WHAT YOU NEED TO DO:
Write out all of the data without omission, exactly as shown.

SUPPLIED INFORMATION:
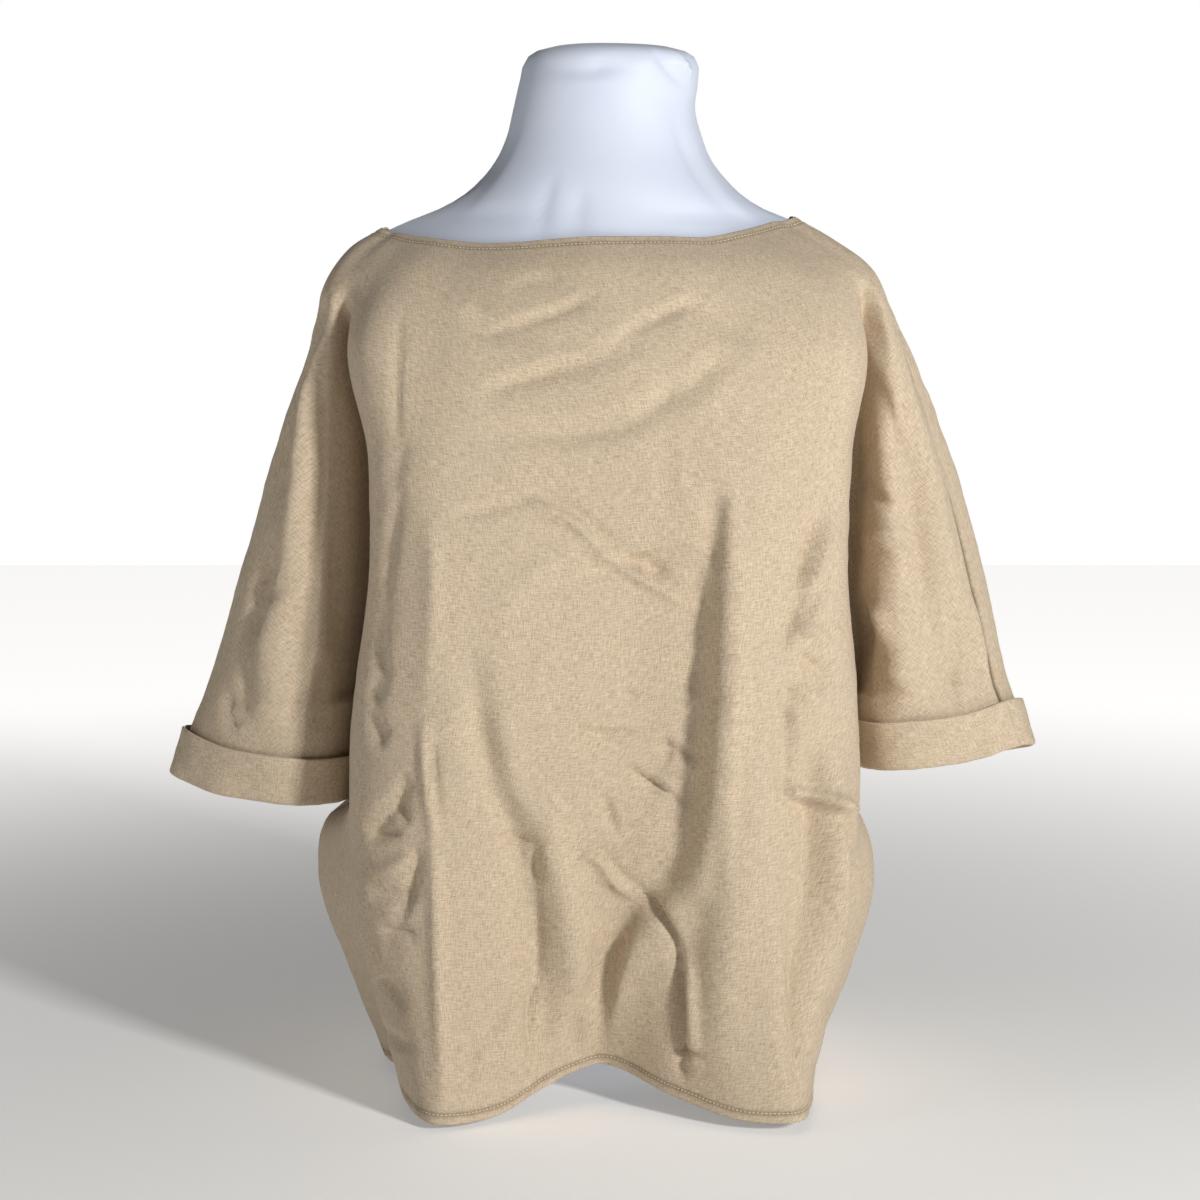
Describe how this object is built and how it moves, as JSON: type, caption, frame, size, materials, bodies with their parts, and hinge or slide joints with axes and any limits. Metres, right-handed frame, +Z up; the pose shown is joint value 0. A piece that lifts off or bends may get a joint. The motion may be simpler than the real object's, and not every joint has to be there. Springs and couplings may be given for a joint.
{
  "type": "short-sleeve blouse on a dress form",
  "caption": "Boxy boat-neck blouse with cut-on short sleeves and turned-up cuffs, worn by a limbless dress form on a flat foot.",
  "frame": {"origin": "middle of the dress form's flat foot, on the surface it stands on", "axes": "+Z up along the form, -Y the blouse's front, +X towards the wearer's left"},
  "size_m": [0.6396, 0.3354, 0.7475],
  "materials": {
    "linen_cloth": "plain-woven linen and cotton, tan, matt",
    "form_cover": "smooth stretch jersey, bluish white, matt"
  },
  "bodies": {
    "root": {"front_panel": "linen_cloth", "back_panel": "linen_cloth", "cuff_right": "linen_cloth", "cuff_left": "linen_cloth", "dress_form": "form_cover"}
  },
  "joints": []
}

FINAL ANSWER:
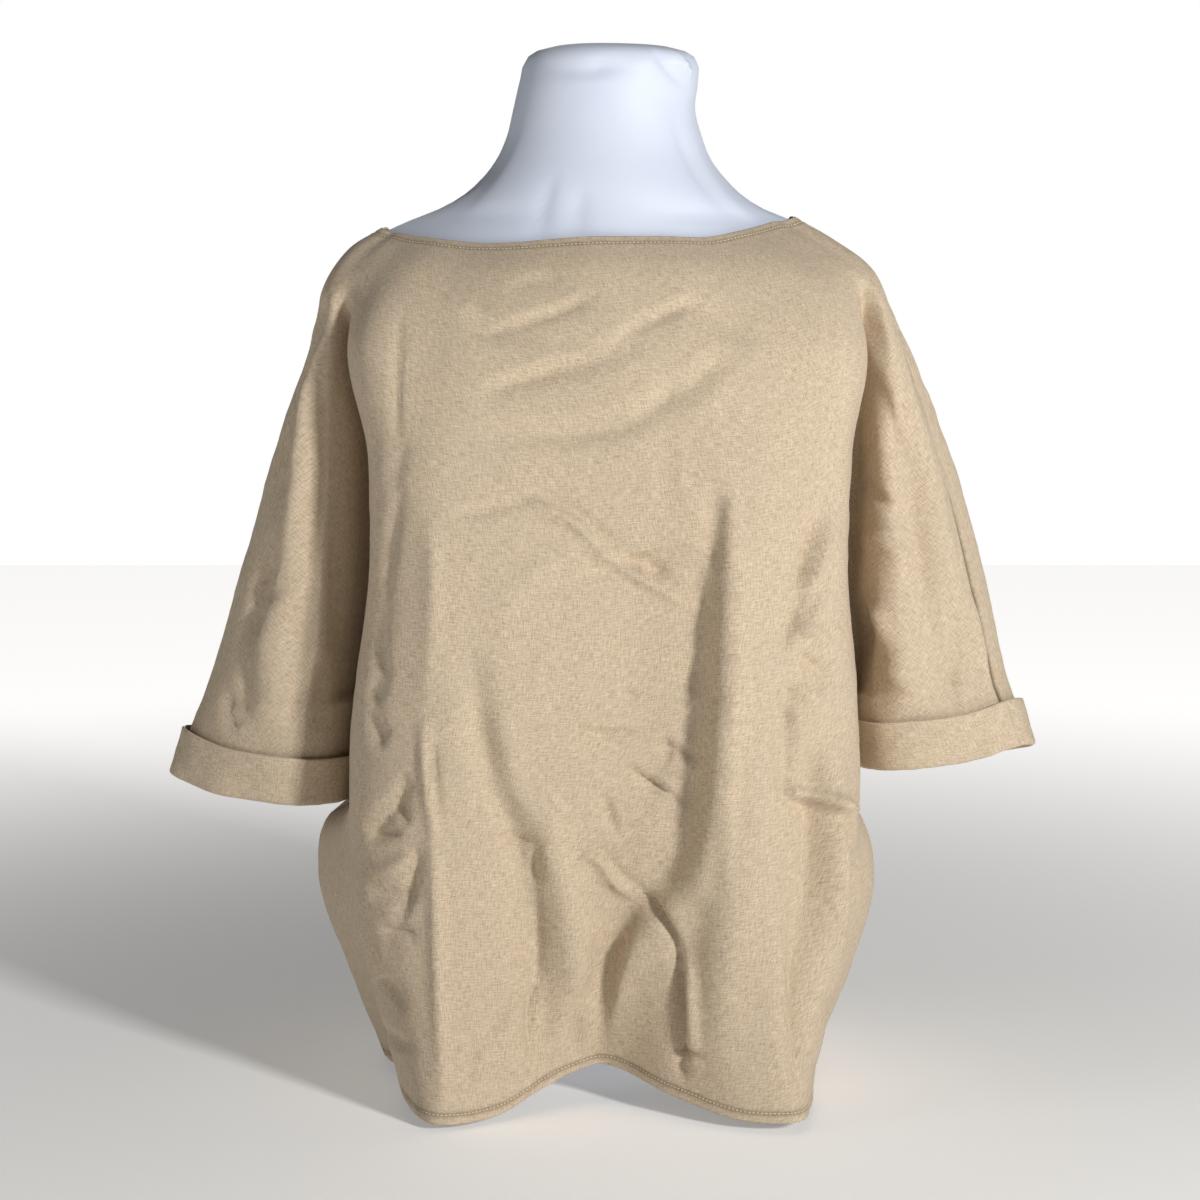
Describe how this object is built and how it moves, as JSON: type, caption, frame, size, materials, bodies with their parts, and hinge or slide joints with axes and any limits. Metres, right-handed frame, +Z up; the pose shown is joint value 0. A piece that lifts off or bends may get a joint. The motion may be simpler than the real object's, and not every joint has to be there. Springs and couplings may be given for a joint.
{
  "type": "short-sleeve blouse on a dress form",
  "caption": "Boxy boat-neck blouse with cut-on short sleeves and turned-up cuffs, worn by a limbless dress form on a flat foot.",
  "frame": {"origin": "middle of the dress form's flat foot, on the surface it stands on", "axes": "+Z up along the form, -Y the blouse's front, +X towards the wearer's left"},
  "size_m": [0.6396, 0.3354, 0.7475],
  "materials": {
    "linen_cloth": "plain-woven linen and cotton, tan, matt",
    "form_cover": "smooth stretch jersey, bluish white, matt"
  },
  "bodies": {
    "root": {"front_panel": "linen_cloth", "back_panel": "linen_cloth", "cuff_right": "linen_cloth", "cuff_left": "linen_cloth", "dress_form": "form_cover"}
  },
  "joints": []
}